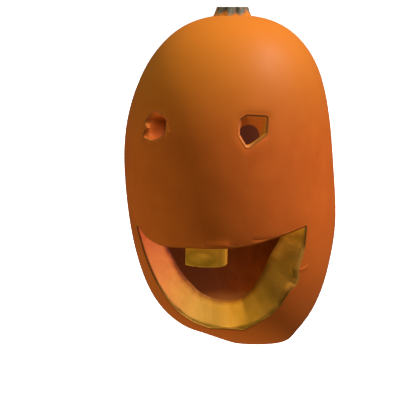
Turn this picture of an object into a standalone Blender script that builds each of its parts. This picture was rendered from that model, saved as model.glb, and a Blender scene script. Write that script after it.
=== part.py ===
"""A tall pumpkin lantern, hollowed and carved by hand: two small eyes, a wide grin and one tooth.

The pumpkin stands on a flat spot at the origin, +Z up, and its face looks along -Y.
Sizes are in metres and angles in degrees. Heights are measured from the table.
An angle round the pumpkin starts at the middle of the face and grows towards +X.
"""
import math

import bpy
from mathutils import Vector

# The body: a fuller-than-oval form, a little narrower at its crown than in its belly
WIDEST_RADIUS = 0.115
WIDEST_HEIGHT = 0.177
CROWN_RISE = 0.182
BOTTOM_DROP = 0.183
CROWN_FULLNESS = 2.5
BOTTOM_FULLNESS = 2.35

# It grew crooked: the upper half bows to one side and the blossom end hooks back and to the other
BOW = 0.007
BOW_HEIGHT = 0.225
BOW_SPREAD = 0.062
BOW_TOWARDS = 286.0
LEAN = 0.002
HOOK = 0.034
HOOK_POWER = 9.0
HOOK_TOWARDS = 135.0

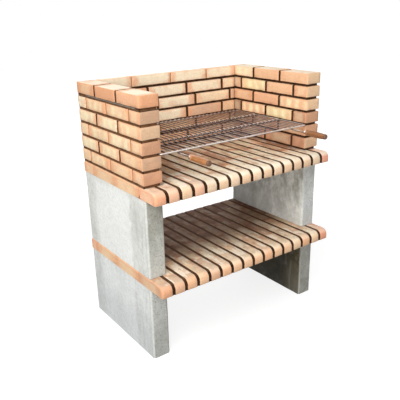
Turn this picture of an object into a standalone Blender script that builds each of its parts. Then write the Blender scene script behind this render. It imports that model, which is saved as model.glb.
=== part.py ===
"""Prefabricated brick barbecue: two brick slabs on concrete legs, a U of brick walls and a sliding grill.

Metres, +Z up, X to the right, Y to the back. The origin lies on the ground, in the middle of the whole
object's width and depth. Only the grill moves: it slides to the front in a raked bed joint of the wings.
"""

import math

import bmesh
import bpy
from mathutils import Matrix, Vector

# Overall sizes
overall_width = 1.000
shelf_depth = 0.660
seat_gap = 0.0003
weld_distance = 0.00002

# Legs, from the shelf's front edge backwards
lower_leg_height = 0.348
upper_leg_height = 0.352
leg_thickness = 0.086
leg_setback = 0.098
leg_chamfer = 0.008

# Slabs of brick rows
slab_thickness = 0.051
hearth_setback = 0.018
row_count = 16
row_joint = 0.011
row_joint_recess = 0.002
nose_radius = 0.028
nose_steps = 6
end_radius = 0.009
end_steps = 2

# Walls of the firebox
course_count = 6
brick_thickness = 0.051
wall_joint = 0.011
wall_joint_recess = 0.010
wing_setback = 0.100
wing_thickness = 0.089
wing_brick_length = 0.183
back_wall_thickness = 0.030
back_brick_length = 0.220
top_back_joint = 0.004
corner_joint = 0.004
corner_joint_inset = 0.001

# First brick of each back wall course at the left, from the top course down
back_first_bricks = (0.174, 0.026, 0.081, 0.026, 0.081, 0.026)

# Grill
grill_course = 2
frame_rod = 0.008
frame_bend_radius = 0.012
frame_bend_steps = 3
grill_front_inset = 0.004
grill_back_clearance = 0.006
groove_clearance = 0.002
cross_rod = 0.0076
cross_bar_count = 2
wire_rod = 0.005
wire_end_inset = 0.0015
wire_count = 31
weld_sink = 0.0008

# Handles of the grill
handle_inset = 0.090
stem_length = 0.0933
ferrule_length = 0.012
ferrule_radius = 0.0095
ferrule_edge = 0.0015
tang_length = 0.040
tang_clearance = 0.0004
grip_length = 0.120
grip_base_radius = 0.0125
grip_belly_radius = 0.0142
grip_end_radius = 0.0118
grip_edge = 0.003
turned_steps = 16

# Colours: red, green, blue, then roughness and metallic
FINISHES = {
    "concrete": ((0.56, 0.57, 0.56), 0.92, 0.0),
    "brick": ((0.88, 0.66, 0.50), 0.85, 0.0),
    "mortar": ((0.085, 0.05, 0.035), 0.95, 0.0),
    "steel": ((0.62, 0.60, 0.57), 0.32, 1.0),
    "wood": ((0.62, 0.31, 0.12), 0.55, 0.0),
}

# Heights of the stack, from the ground up
shelf_bottom = lower_leg_height + seat_gap
shelf_top = shelf_bottom + slab_thickness
upper_leg_bottom = shelf_top + seat_gap
hearth_bottom = upper_leg_bottom + upper_leg_height + seat_gap
hearth_top = hearth_bottom + slab_thickness
course_pitch = brick_thickness + wall_joint
least_brick_length = 2 * wall_joint
wall_top = hearth_top + course_count * course_pitch

# Widths
half_width = overall_width / 2
inner_half_width = half_width - wing_thickness
row_width = (overall_width - (row_count - 1) * row_joint) / row_count

# Depths: how far the grips reach in front of the shelf sets the middle of the whole object
grip_reach = (grip_length + seat_gap + stem_length) - (wing_setback + grill_front_inset + frame_rod / 2)
shelf_front = -(shelf_depth + grip_reach) / 2 + grip_reach
back_plane = shelf_front + shelf_depth
hearth_front = shelf_front + hearth_setback
leg_front = shelf_front + leg_setback
wing_front = shelf_front + wing_setback
back_wall_front = back_plane - back_wall_thickness

# The grill's bars
ledge_height = hearth_top + grill_course * course_pitch
bar_height = ledge_height + seat_gap + frame_rod / 2
side_rod_x = inner_half_width + wall_joint_recess - groove_clearance - frame_rod / 2
front_bar_y = wing_front + grill_front_inset
back_bar_y = back_wall_front - grill_back_clearance - frame_rod / 2

# The stems run under the front bar
stem_back = front_bar_y + frame_rod / 2
handle_x = side_rod_x - handle_inset
handle_height = bar_height - frame_rod - seat_gap


def clear_scene():
    """Remove the objects that the file opens with."""
    for old in list(bpy.data.objects):
        bpy.data.objects.remove(old, do_unlink=True)


def new_collection(name):
    collection = bpy.data.collections.new(name)
    bpy.context.scene.collection.children.link(collection)
    return collection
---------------
Set exercise:
Begin with the first line of the data above and, please, print each line exactly until you have printed the line containing "and one tooth."; print nothing else.

Final answer:
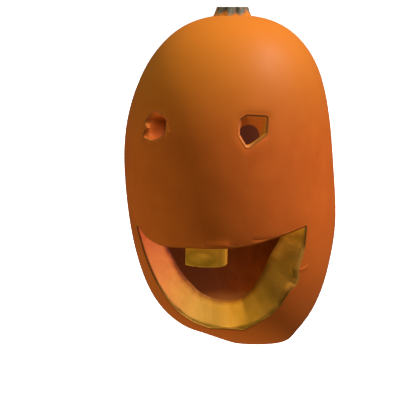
Turn this picture of an object into a standalone Blender script that builds each of its parts. This picture was rendered from that model, saved as model.glb, and a Blender scene script. Write that script after it.
=== part.py ===
"""A tall pumpkin lantern, hollowed and carved by hand: two small eyes, a wide grin and one tooth.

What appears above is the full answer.